WAV supports several audio codecs including pcm_s24le (24-bit for higher dynamic range), pcm_s32le (32-bit float), pcm_u8 (8-bit unsigned, lowest quality), and even pcm_alaw or pcm_mulaw for telephony use. To change the codec, replace '-c:a pcm_s16le' in the FFmpeg command with your preferred option, for example: ffmpeg -i input.3gp -c:a pcm_s24le output.wav. For most purposes, pcm_s16le is the standard and most compatible choice.
On Linux or macOS, you can use a shell loop: for f in *.3gp; do ffmpeg -i "$f" -c:a pcm_s16le "${f%.3gp}.wav"; done. On Windows Command Prompt, use: for %f in (*.3gp) do ffmpeg -i "%f" -c:a pcm_s16le "%~nf.wav". This is particularly useful when processing large batches of mobile recordings, since the browser-based tool handles one file at a time.

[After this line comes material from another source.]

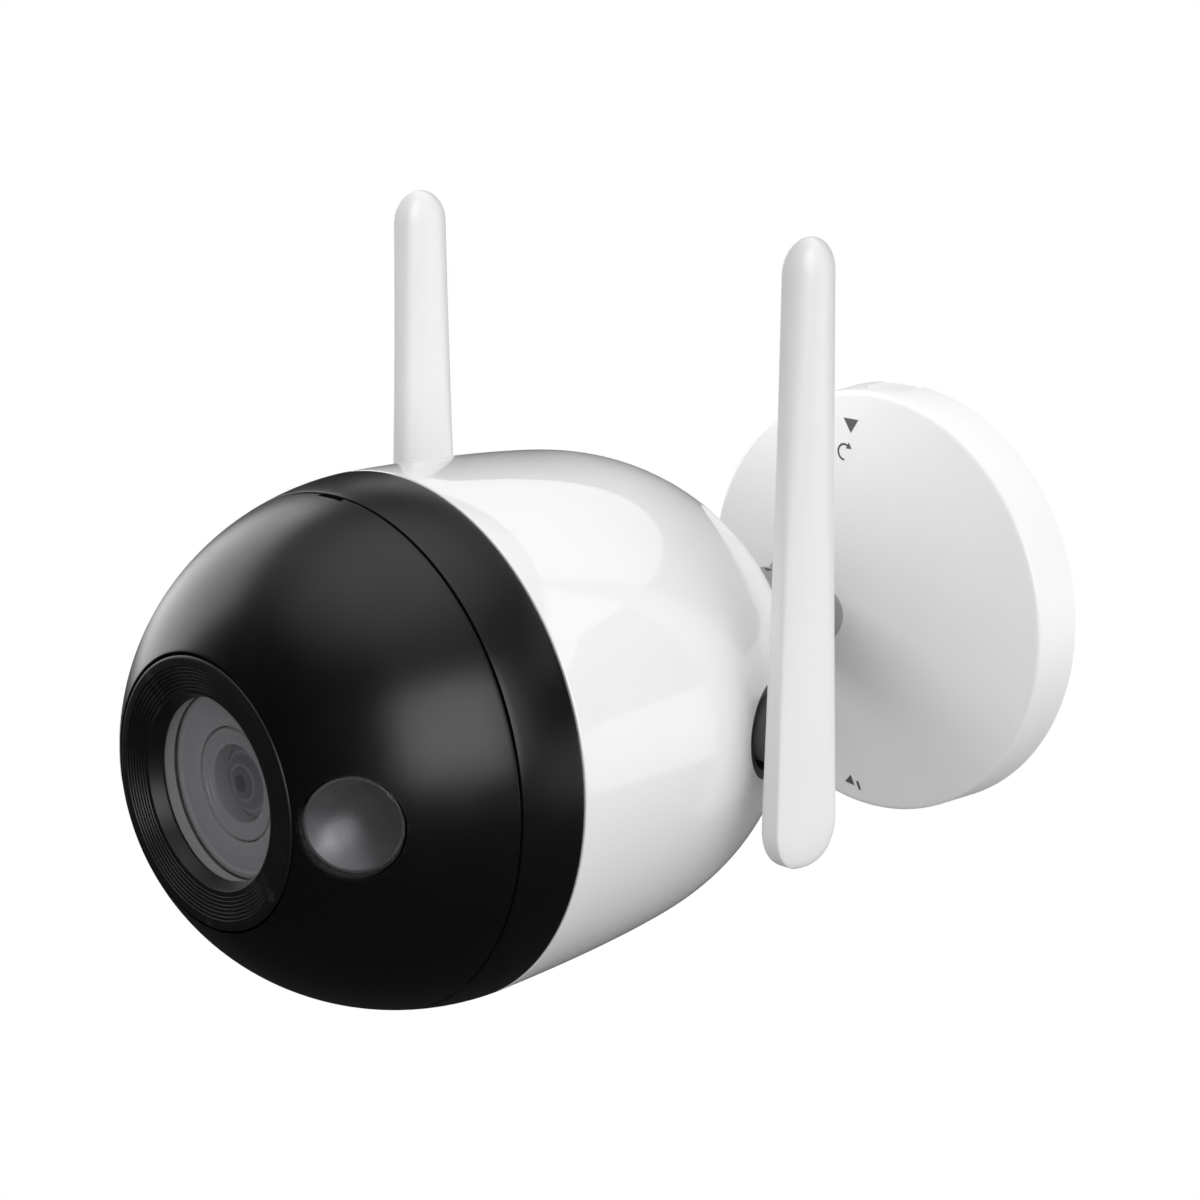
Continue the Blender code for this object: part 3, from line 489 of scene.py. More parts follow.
def bump(tree, shader, heights):
    """Adds one bump on another: each is (height socket, depth in metres, strength)."""
    normal = None
    for height, depth, strength in heights:
        node = add(tree, "Bump")
        node.inputs["Distance"].default_value = depth
        node.inputs["Strength"].default_value = strength
        tree.links.new(height, node.inputs["Height"])
        if normal is not None:
            tree.links.new(normal, node.inputs["Normal"])
        normal = node.outputs["Normal"]
    tree.links.new(normal, shader.inputs["Normal"])


def rubbed_edges(tree):
    """1 on sharp outer edges and 0 elsewhere."""
    place = add(tree, "NewGeometry")
    return spread(tree, place.outputs["Pointiness"], 0.0, 1.0, 0.53, 0.6)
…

Yes, using FFmpeg's trim flags. Add '-ss' for a start time and '-t' for duration (or '-to' for an end time) before the output filename: ffmpeg -i input.3gp -c:a pcm_s16le -ss 00:00:10 -t 00:00:30 output.wav. This extracts 30 seconds of audio starting at the 10-second mark. This is useful when only a specific segment of a longer mobile recording is needed.

Technical Notes

3GP's audio stream is almost always AAC (MPEG-4 Audio) encoded at bitrates between 32 kbps and 128 kbps, sometimes lower for voice-optimized recordings using AMR-NB or AMR-WB codecs. FFmpeg handles AAC and AMR decoding natively, so no additional libraries are required for this conversion. The output WAV uses pcm_s16le — the most universally compatible PCM encoding, supported by every major DAW, operating system, and audio tool. One important limitation: WAV files do not support metadata fields like embedded album art or rich tagging (only basic RIFF INFO chunks), so any ID3-style tags present in the 3GP container will not be preserved in the output. Additionally, 3GP does not support multiple audio tracks, so there is no track selection ambiguity. If your 3GP file contains only an AMR audio stream rather than AAC, FFmpeg will still decode it correctly, but the resulting audio will reflect the very narrow 8 kHz bandwidth characteristic of AMR voice encoding.